Stated exercise:
Output only the span of lines that begins at the line containing "solids = [Rot(angle, 0, 0)" and ends at the last line of the data, both included, exactly as they appear.

Entries taken from a collection:
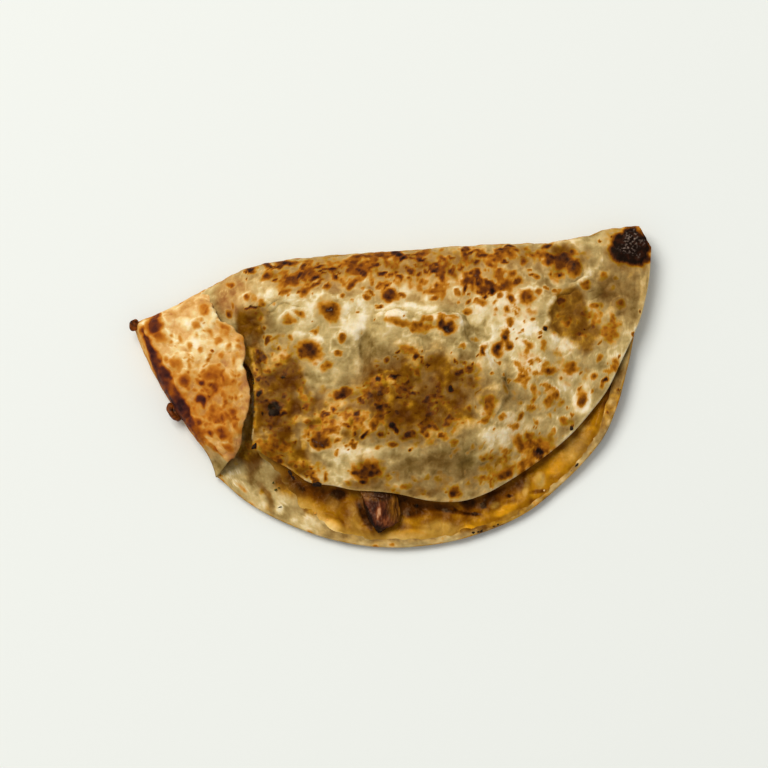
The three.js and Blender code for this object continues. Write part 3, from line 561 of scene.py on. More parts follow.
FLAP_DULL = [(-66, -18, 12, 8, -35, 0.55), (-74, -6, 12, 6, -50, 0.4), (-60, -4, 5, 10, 0, 0.1)]
FLAP_CREASES = [
    (((-94, 22), (-90, 13), (-86.4, 6), (-80, -3), (-72, -14), (-66, -20), (-60, -25)), 0.9, 0.35),
    (((-82.4, 0.2), (-78, -0.4), (-76, -2)), 0.4, 0.3),
    (((-79.4, -5.2), (-76, -7.4), (-75, -9.6)), 0.4, 0.3),
    (((-66.4, 33), (-65.6, 27), (-66.6, 23)), 0.6, 0.35),
    (((-80, 11), (-77, 11.4), (-76, 8), (-76.4, 5)), 0.5, 0.3),
    (((-70, 10), (-66, 13), (-63, 16)), 0.8, 0.25), (((-71, 22), (-67, 19), (-64, 15)), 0.8, -0.25),
    (((-62, -9), (-60.4, -12), (-60.6, -16)), 0.7, 0.3), (((-66, -9), (-65, -13)), 0.8, -0.3),
]

# The same lists for the lower leaf
LOWER_MARKS = [
    (-68.7, -25.2, 0.7, 0.6, 0, 1.0), (-64.0, -32.0, 1.0, 0.6, 0, 0.8), (-43.9, -35.0, 0.5, 0.6, 0, 0.7),
    (-42.6, -37.4, 1.0, 0.6, 30, 0.75), (-47.6, -38.2, 2.0, 1.4, -40, 0.36),
    (-56.0, -38.0, 2.6, 0.9, -40, 0.24), (-0.4, -58.0, 0.8, 0.6, 0, 0.7), (16.0, -53.5, 0.8, 0.8, 0, 1.05),
    (19.4, -55.6, 1.6, 0.8, 0, 0.34), (63.5, -30.0, 1.6, 1.3, 30, 0.50), (65.6, -28.0, 0.8, 0.6, 0, 0.42),
    (80.7, -9.0, 0.8, 0.7, 0, 0.85), (84.4, -0.6, 1.0, 0.8, 0, 1.05), (54.0, -38.2, 2.6, 0.6, 5, 0.60),
    (43.2, -39.9, 0.8, 0.7, 0, 0.9), (75.6, -15.0, 4.0, 2.2, 50, 0.30), (69.0, -20.6, 2.4, 0.9, 30, 0.30),
]
LOWER_FIELDS = [
    (10, -50, 60, 7, 6, 26, 0.3, 1.0, 1.0, 1.8, 10, 50, 0.20, 0.34, 31),
    (76, -12, 20, 5, 55, 14, 0.3, 0.8, 1.0, 1.6, 50, 40, 0.24, 0.44, 32),
]
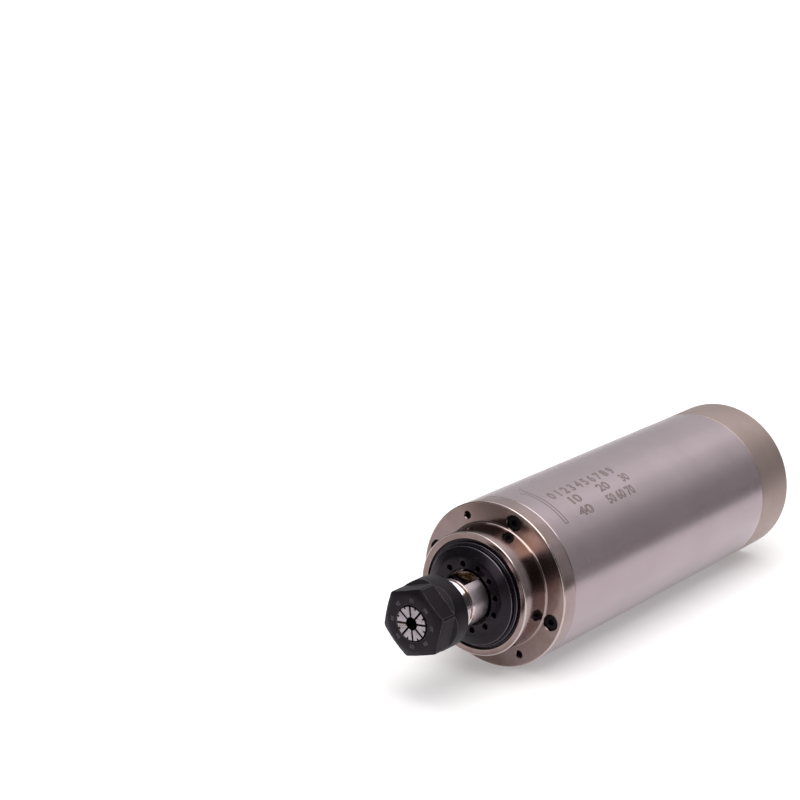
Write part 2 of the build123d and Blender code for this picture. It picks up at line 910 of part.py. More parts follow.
def hose_fitting():
    """Made on the axis: thread, hexagon, threaded neck and barbed nipple, bored through."""
    bore = fitting_bore / 2
    thread = fitting_thread_diameter / 2
    hexagon_back = rear_face - washer_thickness - fitting_hex_length
    neck_end = hexagon_back - fitting_neck_length
    nipple_end = neck_end - nipple_length
    nipple = nipple_diameter / 2
    barb = barb_diameter / 2
    barbs = []
    for n in range(barb_count):
        start = nipple_end + n * barb_pitch
        barbs += [(start, nipple), (start + barb_pitch, barb)]
    body = turned(
        (rear_face + fitting_thread_length, bore),
        (rear_face + fitting_thread_length, thread),
        (hexagon_back, thread),
        (hexagon_back, fitting_neck_diameter / 2),
        (neck_end, fitting_neck_diameter / 2),
        (neck_end, nipple),
        *reversed(barbs),
        (nipple_end, bore),
    )
    hexed = hexagon(fitting_hex, hexagon_back, rear_face - washer_thickness)
    return body + hexed - rods(bore, 0, [0], nipple_end, rear_face)


def hose_nut():
    hexagon_back = rear_face - washer_thickness - fitting_hex_length
    front = hexagon_back - running_gap
    neck = fitting_neck_diameter / 2 + thread_gap
    end = front - hose_nut_length
    outer = hose_nut_diameter / 2
    nut = turned(
        (front, neck),
        (front, outer - seam_bevel),
        (front - seam_bevel, outer),
        (end + 2 * hose_nut_lip, outer),
        (end, outer - hose_nut_lip),
        (end, hose_nut_hole / 2),
        (end + hose_nut_lip, hose_nut_hole / 2),
        (end + hose_nut_lip + neck - hose_nut_hole / 2, neck),
    )
    grip_length = hose_nut_length - 2 * hose_nut_lip
    groove = rods(hose_nut_groove_depth, outer, spaced(hose_nut_grooves), front - grip_length, front)
    return nut - groove


def fitting_washer():
    inner = fitting_thread_diameter / 2 + fit_gap
    return tube(rear_face - washer_thickness, rear_face, inner, fitting_hex / 2)


def connector_shell():
    outer = connector_diameter / 2
    tail_outside = connector_bore / 2 + connector_tail_wall
    collar_front = rear_face + connector_panel
    tail_front = collar_front + connector_collar_length + connector_tail
    return turned(
        (rear_face - connector_reach, connector_bore / 2),
        (rear_face - connector_reach, outer - seam_bevel),
        (rear_face - connector_reach + seam_bevel, outer),
        (collar_front, outer),
        (collar_front, connector_collar_diameter / 2),
        (collar_front + connector_collar_length, connector_collar_diameter / 2),
        (collar_front + connector_collar_length, tail_outside),
        (tail_front, tail_outside),
        (tail_front, connector_bore / 2),
    )


def connector_insert():
    face = rear_face - connector_reach + insert_recess
    back = rear_face + connector_panel + connector_collar_length + connector_tail
    insert = prism(Circle(connector_bore / 2 - fit_gap), face, back)
    return insert - rods(pin_diameter / 2 + fit_gap, pin_circle / 2, pin_angles, face, back)


def connector_pins():
    face = rear_face - connector_reach + insert_recess
    back = rear_face + connector_panel + connector_collar_length + connector_tail
    pins = []
    for angle in pin_angles:
        pin = turned(
            (face - pin_reach, 0),
            (face - pin_reach, pin_diameter / 4),
            (face - pin_reach + pin_diameter / 4, pin_diameter / 2),
            (back + pin_tail, pin_diameter / 2),
            (back + pin_tail, 0),
        )
        pins.append(placed(pin, pin_circle / 2, angle))
    return pins


def connector_lock_nut():
    back = rear_face - connector_nut_length
    thread = connector_diameter / 2 + thread_gap
    return hexagon(connector_nut, back, rear_face) - rods(thread, 0, [0], back, rear_face)


def leads():
    """Leads from the end winding, side by side through the bracket, to the tails of the connector's pins."""
    start = core_back - end_winding_length
    pin_end = rear_face + connector_panel + connector_collar_length + connector_tail + pin_tail
    bend_start = bracket_back - lead_slot_room
    bend_end = pin_end + lead_bend
    spread_y = pin_circle / 2 * cos(radians(pin_angle))
    spread_z = pin_circle / 2 * sin(radians(pin_angle))
    runs = []
    for n in range(pin_count):
        across = (n - (pin_count - 1) / 2) * lead_pitch
        side = 1 if across > 0 else -1
        out = 1 if n in (0, pin_count - 1) else -1
        pin_y = connector_circle / 2 + out * spread_y
        pin_z = side * spread_z
        route = FilletPolyline(
            (start, lead_reach, across),
            (bend_start, lead_reach, across),
            (bend_end, pin_y, pin_z),
            (pin_end, pin_y, pin_z),
            radius=lead_bend,
        )
        runs.append(sweep(Plane(route @ 0, z_dir=route % 0) * Circle(lead_diameter / 2), route))
    return runs


fixed = {
    "outer_housing": outer_housing(),
    "front_bearing_housing": front_bearing_housing(),
    "threaded_cover": threaded_cover(),
    "rear_cap": rear_cap(),
    "flange_screws": flange_screws(),
    "rear_cap_screws": rear_cap_screws(),
    "water_jacket": water_jacket(),
    "jacket_seals": jacket_seals(),
    "spigot_seals": spigot_seals(),
    "stator_core": stator_core(),
    "stator_winding": stator_winding(),
    "rear_bearing_bracket": rear_bearing_bracket(),
    "preload_spring": preload_spring(),
    "front_outer_rings": outer_rings(front_bearing, front_middles),
    "front_outer_spacer": outer_spacer(),
    "rear_outer_rings": outer_rings(rear_bearing, rear_middles),
    "connector_leads": leads(),
}
for name, piece in (
    ("connector_shell", connector_shell()),
    ("connector_insert", connector_insert()),
    ("connector_pins", connector_pins()),
    ("connector_lock_nut", connector_lock_nut()),
):
    pieces = piece if isinstance(piece, list) else [piece]
    fixed[name] = [placed(solid, connector_circle / 2, 0) for solid in pieces]
for name, piece in (
    ("hose_fitting", hose_fitting()),
    ("hose_nut", hose_nut()),
    ("fitting_washer", fitting_washer()),
):
    for side, angle in zip(("inlet", "outlet"), fitting_angles):
        fixed[f"{side}_{name}"] = placed(piece, fitting_reach, angle)

turning = {
    "shaft": shaft(),
    "front_lock_nut": front_lock_nut(),
    "rear_lock_nut": rear_lock_nut(),
    "rotor_core": rotor_core(),
    "rotor_cage": rotor_cage(),
    "balance_rings": balance_rings(),
    "front_inner_rings": inner_rings(front_bearing, front_middles),
    "front_inner_spacer": inner_spacer(),
    "rear_inner_rings": inner_rings(rear_bearing, rear_middles),
    "front_ball_cages": cages(front_bearing, front_middles),
    "front_balls": ball_sets(front_bearing, front_middles),
    "rear_ball_cages": cages(rear_bearing, rear_middles),
    "rear_balls": ball_sets(rear_bearing, rear_middles),
    "collet": collet(),
    "collet_nut": collet_nut(),
}

os.makedirs("parts", exist_ok=True)
for group, angle in ((fixed, clock_angle), (turning, 0)):
    for name, piece in group.items():
        solids = piece if isinstance(piece, list) else [piece]
        solids = [Rot(angle, 0, 0) * solid for solid in solids]
        export_step(Compound(children=solids) if len(solids) > 1 else solids[0], f"parts/{name}.step")
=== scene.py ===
import bmesh
import bpy
import math
from mathutils import Matrix, Vector


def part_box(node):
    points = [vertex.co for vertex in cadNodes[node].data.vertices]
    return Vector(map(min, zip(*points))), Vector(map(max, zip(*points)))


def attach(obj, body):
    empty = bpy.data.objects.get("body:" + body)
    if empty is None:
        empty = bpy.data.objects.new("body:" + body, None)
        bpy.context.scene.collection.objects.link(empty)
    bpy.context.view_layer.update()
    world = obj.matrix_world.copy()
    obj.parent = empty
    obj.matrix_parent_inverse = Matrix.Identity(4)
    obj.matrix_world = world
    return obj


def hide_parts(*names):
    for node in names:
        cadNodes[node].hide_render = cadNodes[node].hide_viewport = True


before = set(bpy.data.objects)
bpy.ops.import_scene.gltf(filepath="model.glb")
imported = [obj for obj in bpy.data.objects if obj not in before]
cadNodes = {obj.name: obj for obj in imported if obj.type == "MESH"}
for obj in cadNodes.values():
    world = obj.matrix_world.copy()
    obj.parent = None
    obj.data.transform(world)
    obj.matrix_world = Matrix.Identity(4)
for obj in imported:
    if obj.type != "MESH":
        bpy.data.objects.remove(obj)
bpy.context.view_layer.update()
mm = 0.001
clock = 26.0  # the fixed parts' turn about the axis, in degrees
shaftFlats = {"angle": 92.6, "reach": 10.0, "length": (19.5, 30.5)}  # where a wrench holds the shaft
colletSlots = {"count": 8, "angle": 6.5, "front": 0.6, "rear": 0.4}
fittingAngles = {"inlet": 157.5 + clock, "outlet": 202.5 + clock}
rearReach = {"fitting": 30.5, "connector": 15.0}  # how far out the pieces in the rear cap stand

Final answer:
        solids = [Rot(angle, 0, 0) * solid for solid in solids]
        export_step(Compound(children=solids) if len(solids) > 1 else solids[0], f"parts/{name}.step")
=== scene.py ===
import bmesh
import bpy
import math
from mathutils import Matrix, Vector


def part_box(node):
    points = [vertex.co for vertex in cadNodes[node].data.vertices]
    return Vector(map(min, zip(*points))), Vector(map(max, zip(*points)))


def attach(obj, body):
    empty = bpy.data.objects.get("body:" + body)
    if empty is None:
        empty = bpy.data.objects.new("body:" + body, None)
        bpy.context.scene.collection.objects.link(empty)
    bpy.context.view_layer.update()
    world = obj.matrix_world.copy()
    obj.parent = empty
    obj.matrix_parent_inverse = Matrix.Identity(4)
    obj.matrix_world = world
    return obj


def hide_parts(*names):
    for node in names:
        cadNodes[node].hide_render = cadNodes[node].hide_viewport = True


before = set(bpy.data.objects)
bpy.ops.import_scene.gltf(filepath="model.glb")
imported = [obj for obj in bpy.data.objects if obj not in before]
cadNodes = {obj.name: obj for obj in imported if obj.type == "MESH"}
for obj in cadNodes.values():
    world = obj.matrix_world.copy()
    obj.parent = None
    obj.data.transform(world)
    obj.matrix_world = Matrix.Identity(4)
for obj in imported:
    if obj.type != "MESH":
        bpy.data.objects.remove(obj)
bpy.context.view_layer.update()
mm = 0.001
clock = 26.0  # the fixed parts' turn about the axis, in degrees
shaftFlats = {"angle": 92.6, "reach": 10.0, "length": (19.5, 30.5)}  # where a wrench holds the shaft
colletSlots = {"count": 8, "angle": 6.5, "front": 0.6, "rear": 0.4}
fittingAngles = {"inlet": 157.5 + clock, "outlet": 202.5 + clock}
rearReach = {"fitting": 30.5, "connector": 15.0}  # how far out the pieces in the rear cap stand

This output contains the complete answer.